De-risking and capital optimisation

Many banks have already begun to assess the capital consumption and profitability of the different parts of their business given the increased regulatory focus on capital levels.  The challenge in adopting this strategy at the end of the comprehensive assessment may lie in the fact that the nature of some assets precludes a quick exit.

Mergers and acquisitions

Members of the ECB have clearly identified scope for consolidation among European banks.  However, business combinations take both time and expertise to execute successfully and the Banking Union timetable for remediation is challenging. In addition, at the national level there may be a number of challenges which impede consolidation.
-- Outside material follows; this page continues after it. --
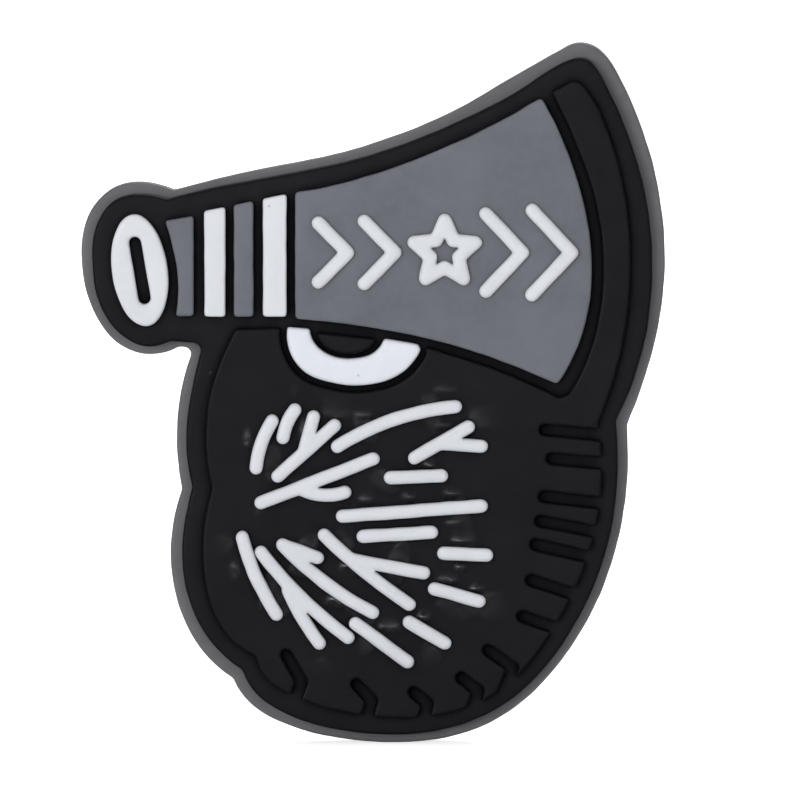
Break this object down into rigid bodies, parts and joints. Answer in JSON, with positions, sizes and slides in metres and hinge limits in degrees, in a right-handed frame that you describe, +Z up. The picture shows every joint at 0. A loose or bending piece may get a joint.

If a bank ultimately decides to re-shape its business in response to the comprehensive assessment, this should be done as part of a longer-term strategy to transform its business model.

What is certain is that banks will be in a stronger position the earlier they plan. For those banks found to have a capital shortfall, it will be essential to have a plan in place by the time the results of the comprehensive assessment are announced.

Banks should also take the opportunity to gather insights from the comprehensive assessment into the ECB's proto-supervisory approach to data and supervision, and to embed any necessary changes into their SSM preparations. The AQR has exposed material gaps in data coverage, completeness, quality and consistency at some banks. It should be expected that these data standards will become business as usual in the SSM. More generally, banks should anticipate rigorous scrutiny over their balance sheets and business models and a more quantitative approach to risk assessment.

The content of this article is intended to provide a general guide to the subject matter. Specialist advice should be sought about your specific circumstances.